-- Data section start --
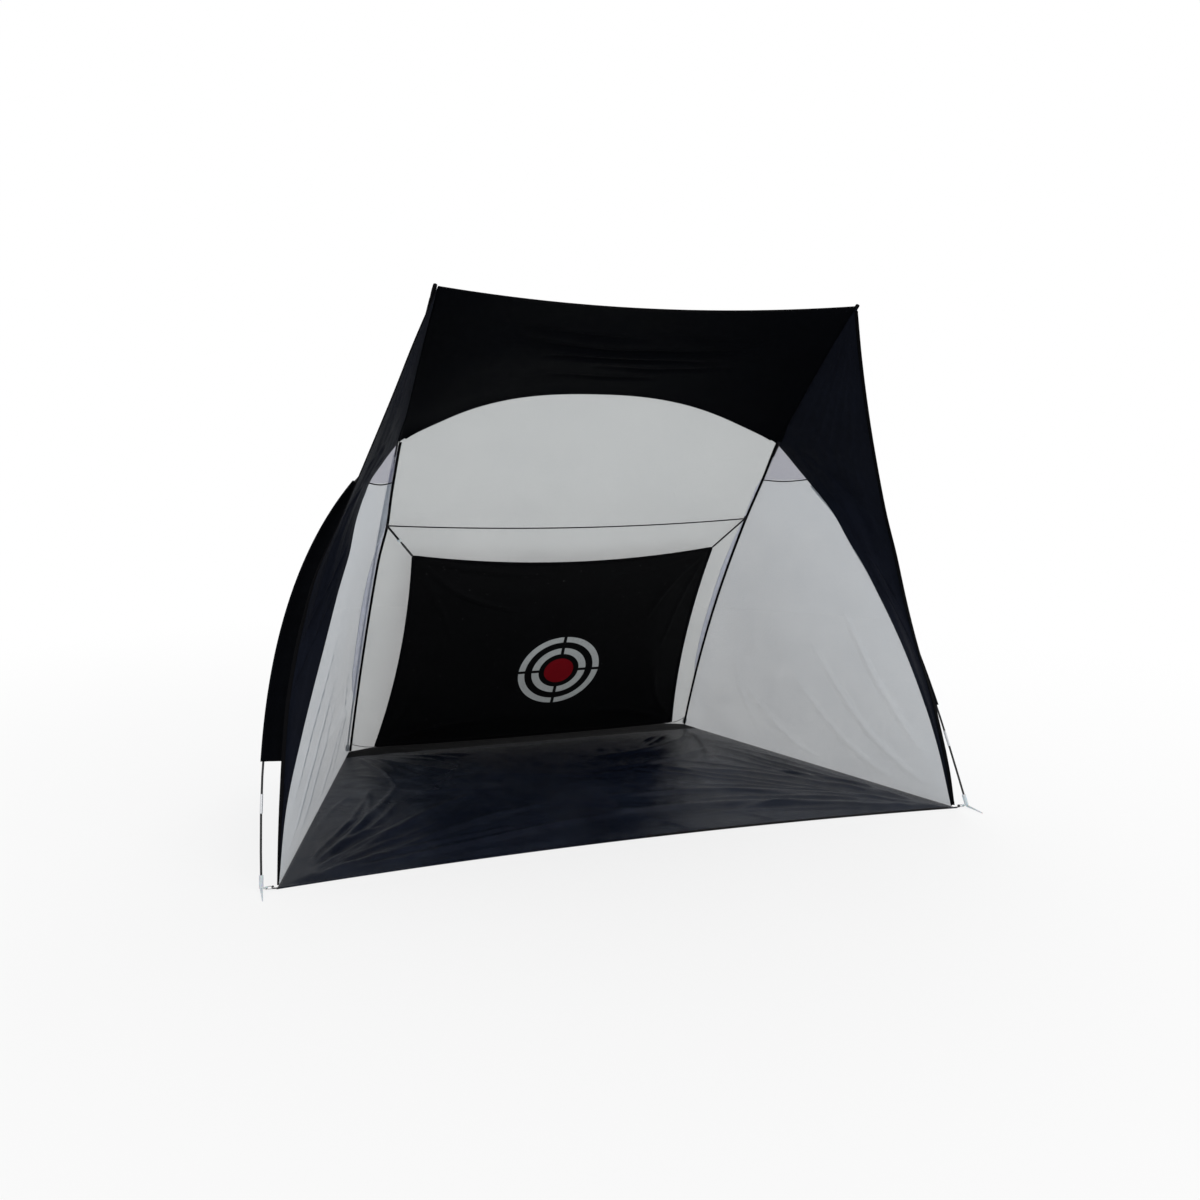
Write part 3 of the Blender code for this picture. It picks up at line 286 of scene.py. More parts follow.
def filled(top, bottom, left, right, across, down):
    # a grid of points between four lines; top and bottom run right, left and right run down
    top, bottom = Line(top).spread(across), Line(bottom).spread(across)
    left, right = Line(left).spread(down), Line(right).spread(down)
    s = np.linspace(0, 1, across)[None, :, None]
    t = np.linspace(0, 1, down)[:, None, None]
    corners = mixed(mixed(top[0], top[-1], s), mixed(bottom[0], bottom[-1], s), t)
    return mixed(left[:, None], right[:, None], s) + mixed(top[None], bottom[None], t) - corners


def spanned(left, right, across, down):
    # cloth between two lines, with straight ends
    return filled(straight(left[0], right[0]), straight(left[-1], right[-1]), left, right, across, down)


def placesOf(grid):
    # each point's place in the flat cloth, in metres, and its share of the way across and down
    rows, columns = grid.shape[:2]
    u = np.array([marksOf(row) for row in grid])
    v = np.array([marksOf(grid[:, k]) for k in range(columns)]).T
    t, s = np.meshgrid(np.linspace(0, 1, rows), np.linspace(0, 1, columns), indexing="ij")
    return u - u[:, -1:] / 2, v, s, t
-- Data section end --
> Work instructions: Give back the whole listing, word for word.

> Result:
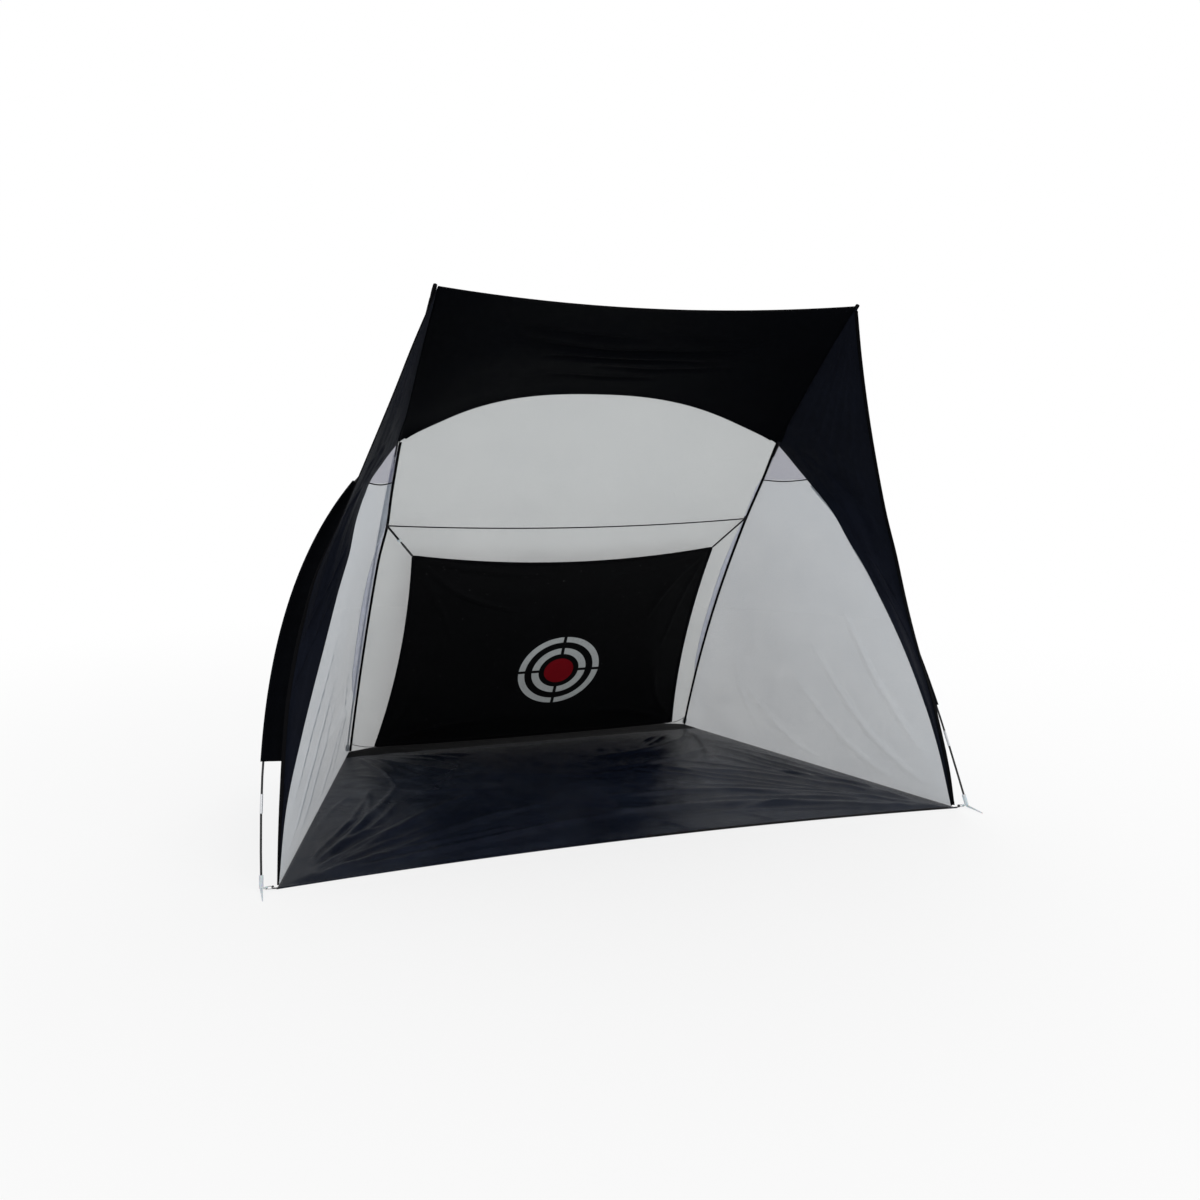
Write part 3 of the Blender code for this picture. It picks up at line 286 of scene.py. More parts follow.
def filled(top, bottom, left, right, across, down):
    # a grid of points between four lines; top and bottom run right, left and right run down
    top, bottom = Line(top).spread(across), Line(bottom).spread(across)
    left, right = Line(left).spread(down), Line(right).spread(down)
    s = np.linspace(0, 1, across)[None, :, None]
    t = np.linspace(0, 1, down)[:, None, None]
    corners = mixed(mixed(top[0], top[-1], s), mixed(bottom[0], bottom[-1], s), t)
    return mixed(left[:, None], right[:, None], s) + mixed(top[None], bottom[None], t) - corners


def spanned(left, right, across, down):
    # cloth between two lines, with straight ends
    return filled(straight(left[0], right[0]), straight(left[-1], right[-1]), left, right, across, down)


def placesOf(grid):
    # each point's place in the flat cloth, in metres, and its share of the way across and down
    rows, columns = grid.shape[:2]
    u = np.array([marksOf(row) for row in grid])
    v = np.array([marksOf(grid[:, k]) for k in range(columns)]).T
    t, s = np.meshgrid(np.linspace(0, 1, rows), np.linspace(0, 1, columns), indexing="ij")
    return u - u[:, -1:] / 2, v, s, t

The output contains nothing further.